Spin-charge Dynamics in Topological Insulator Low-dimensional Ferromagnet Heterostructures

The recent experimental realization of two-dimensional (2D) ferromagnetic (FM) crystals like CrI₃ and CrGeTe₃ has sparked great interest with possible use in applications ranging from, spintronics, valleytronics, and application in magnetic memories. The low out-of-plane anisotropy and the experimental observation of 2D magnons in Cr-compounds, makes them an interesting candidate for fast memory devices. An interesting avenue of research lies in coupling 2D FMs with topological insulators (Tis).
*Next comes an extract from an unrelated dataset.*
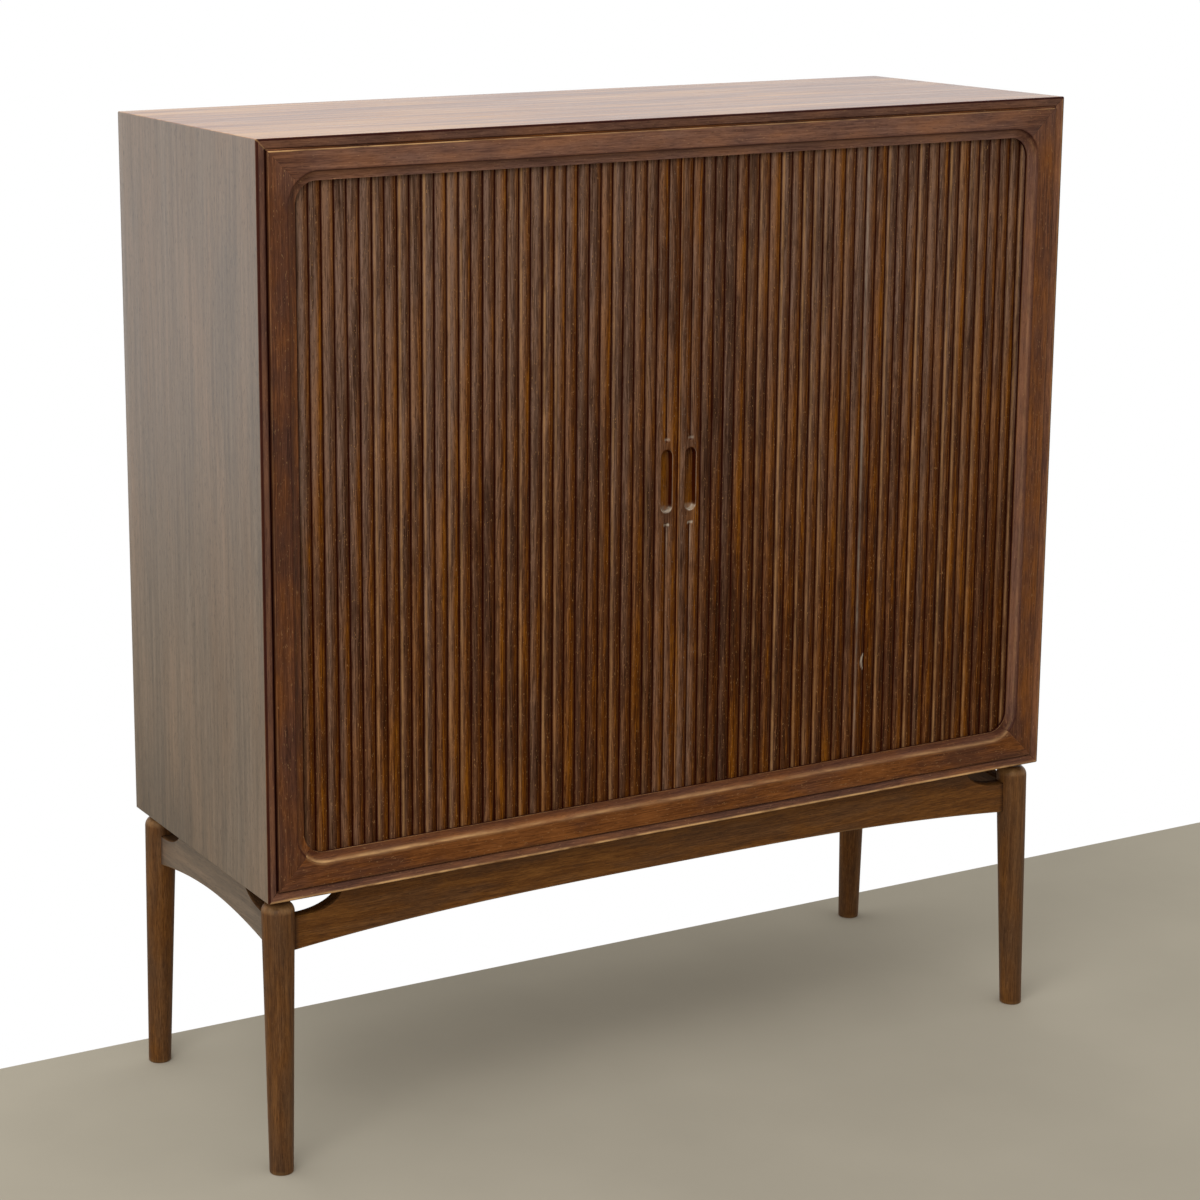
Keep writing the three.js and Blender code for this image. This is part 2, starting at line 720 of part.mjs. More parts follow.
function addBase() {
  for (const [nameY, sideY] of [["front", -1], ["back", 1]]) {
    for (const [nameX, sideX] of [["left", -1], ["right", 1]]) {
      const mortises = [true, false].map((long) => tenonSolid(long, sideX, sideY, fitGap));
      addPiece(`${nameY}_${nameX}_leg`, cut(legSolid(sideX, sideY), mortises), "legWood");
    }
  }
  const shoulder = caseBottom - screwShoulder;
  const floorBelow = caseBottom - railEndHeight - cutOverrun;
  const bores = screwPlaces().flatMap(({ x, y }) => [
    roundHole(screwHeadRadius + fitGap, screwSides, floorBelow, shoulder, x, y),
    roundHole(screwRadius + fitGap, screwSides, floorBelow, caseBottom + cutOverrun, x, y),
  ]);
  addPiece("front_rail", cut(railSolid(true, -1), bores), "legWood");
  addPiece("back_rail", cut(railSolid(true, 1), bores), "legWood");
  addPiece("left_rail", railSolid(false, -1), "legWood");
  addPiece("right_rail", railSolid(false, 1), "legWood");
  addScrews(shoulder);
}

function addScrews(shoulder) {
  const seat = shoulder - fitGap;
  const points = [
    [0, seat - screwHeadHeight],
    [screwHeadRadius, seat - screwHeadHeight],
    [screwHeadRadius, seat],
    [screwRadius, seat],
    [screwRadius, caseBottom + screwBite],
    [0, caseBottom + screwBite],
  ].map(([radius, height]) => new THREE.Vector2(radius, height));
  const screw = toGeometry(toSolid(new THREE.LatheGeometry(points, screwSides).rotateX(quarter)));
  for (const { name, x, y } of screwPlaces()) {
    addPiece(`base_screw_${name}`, screw, "steel", [x, y, 0]);
  }
}

addCase();
addFrontFrame();
addDoors();
addInside();
addBase();

export default cabinet;
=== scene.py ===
import math
import random
import bmesh
import bpy
from mathutils import Euler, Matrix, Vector


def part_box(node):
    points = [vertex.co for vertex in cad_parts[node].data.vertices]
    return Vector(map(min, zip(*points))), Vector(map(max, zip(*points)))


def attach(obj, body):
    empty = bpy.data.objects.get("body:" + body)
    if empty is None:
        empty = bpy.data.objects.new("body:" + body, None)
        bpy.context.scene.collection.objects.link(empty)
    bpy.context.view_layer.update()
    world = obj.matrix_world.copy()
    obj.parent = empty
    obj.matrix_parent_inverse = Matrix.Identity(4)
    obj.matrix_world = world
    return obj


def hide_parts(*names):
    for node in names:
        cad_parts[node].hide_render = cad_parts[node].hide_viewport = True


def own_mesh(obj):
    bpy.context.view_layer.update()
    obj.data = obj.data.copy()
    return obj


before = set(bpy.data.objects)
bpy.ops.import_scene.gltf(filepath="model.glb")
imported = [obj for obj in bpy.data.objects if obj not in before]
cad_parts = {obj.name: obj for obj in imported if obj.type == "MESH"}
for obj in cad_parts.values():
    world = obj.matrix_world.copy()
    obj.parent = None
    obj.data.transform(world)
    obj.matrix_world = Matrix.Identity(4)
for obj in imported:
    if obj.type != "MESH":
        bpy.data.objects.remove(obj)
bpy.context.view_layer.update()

# Tambour door cabinet. Lengths in this file are millimetres unless a note says otherwise.
mm = 0.001
seeded = random.Random(1957)
# The wear mark holds real wear and painted highlights, the dirt mark real dirt and painted shade.
markNames = ("wear", "dirt", "tone", "warmth")  # what the wood reads at each point
sides = ("top", "bottom", "left", "right")
axisOrder = {"x": (1, 2, 0), "y": (0, 2, 1), "z": (0, 1, 2)}  # the two ways across each axis, then along it


def linear(hexColour):
    channels = [int(hexColour[i:i + 2], 16) / 255 for i in (1, 3, 5)]
    straight = [c / 12.92 if c <= 0.04045 else ((c + 0.055) / 1.055) ** 2.4 for c in channels]
    return (*straight, 1.0)


# Adds one node with its settings, sets or links its inputs, and gives back its outputs.
def addNode(tree, kind, settings=None, inputs=()):
    node = tree.nodes.new("ShaderNode" + kind)
    for key, value in (settings or {}).items():
        if key != "stops":
            setattr(node, key, value)
            continue
        while len(node.color_ramp.elements) < len(value):
            node.color_ramp.elements.new(0.5)
        for element, (place, colour) in zip(node.color_ramp.elements, value):
            element.position = place
            element.color = colour
    for key, value in inputs.items() if isinstance(inputs, dict) else enumerate(inputs):
        if isinstance(value, bpy.types.NodeSocket):
            tree.links.new(value, node.inputs[key])
        else:
            node.inputs[key].default_value = value
    return node.outputs


def newMaterial(name):
    material = bpy.data.materials.new(name)
    material.use_nodes = True
    material.node_tree.nodes.clear()
    return material, material.node_tree


# Ends a material in a surface with dents: their strength, their depth in mm and where they are
def endSurface(tree, dents, inputs):
    strength, depth, height = dents
    normal = addNode(tree, "Bump", None, {"Strength": strength, "Distance": depth * mm, "Height": height})[0]
    surface = addNode(tree, "BsdfPrincipled", None, {**inputs, "Normal": normal})[0]
    addNode(tree, "OutputMaterial", None, {"Surface": surface})


# Oiled and lacquered walnut, planed and sanded: brown streaks along the grain, short dark pores,
# a grey bloom that is partly painted sheen, and paler arrises and nicks where the lacquer is rubbed off,
# with painted highlights on some arrises; its grime is dirt and painted shade.
# Sizes in mm are across and along the grain. Pores are really 0.2 wide, drawn coarser to show.
walnutBase = {
    "coolDark": "#33231a", "coolMid": "#594331", "coolLight": "#7c654f",
    "warmDark": "#281203", "warmMid": "#532e0e", "warmLight": "#7f5020",
    "worn": "#b98f5c", "grimeAndShade": "#1a0602", "fleck": "#1f1008",
    "figure": (9, 190, 0.13), "streak": (1.6, 55, 0.17), "fibre": (0.8, 14, 0.10), "blotch": (45, 120, 0.15),
    "pore": (1.1, 9), "poreAmount": 0.45, "nick": (1.5, 5), "nickAmount": 0.3, "nickLow": 0.69,
    "roughness": 0.4, "ior": 1.5, "specular": 0.25, "coat": 0.0, "coatRoughness": 0.25,
    "bump": 0.3, "wornAmount": 0.9,
}
# What all the woods share. A layer has its detail and the place in the noise that it is taken from,
# and a span is the part of a noise that counts.
woodPattern = {
    "drift": (70, 420), "driftReach": (0.02, 0.012), "patch": (12, 45), "noiseRoughness": 0.6,
    "layers": {"drift": (1, 3.1), "figure": (2, 1.7), "streak": (3, 5.3), "fibre": (2, 9.1),
               "blotch": (3, 12.9), "pore": (1, 15.7), "patch": (3, 21.3), "nick": (1, 27.9)},
    "toneGain": 0.9, "toneBase": 0.05, "shadeSpan": (0.28, 0.72), "shadeGain": 1.6,
    "warmSpan": (0.35, 0.65), "warmReach": 0.22, "stops": (0.1, 0.5, 0.9), "poreSpan": (0.6, 0.67),
    "patchSpan": (0.36, 0.6), "patchLeast": 0.25, "nickFade": 0.04,
    "roughSpan": (0.3, 0.7), "roughLess": 0.05, "roughMore": 0.07, "roughDirtAndShade": 0.25, "bumpDepth": 0.25,
}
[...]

The edge states of topological insulators can act as spin-channels with high spin-polarizability. Moreover, depending on the direction of applied bias, the spin of the edge states can be switched due to spin-momentum locking. In this work, we theoretically model a 2D TI-FM heterostructure using an a tight-binding Hamiltonian for the TI and a Heisenberg Hamiltonian for the FM. We model the spin-charge dynamics using the non-equilibrium Green’s function and the time-quantified Monte-Carlo simulations. We show that by applying an electric bias on the 2D TI, the magnetic domain of the 2D FM can be switched. We finally show that the magnetic order of 2D FM also impacts the transport in the interfacing 2D TI, which can be used to design ultrafast memory devices.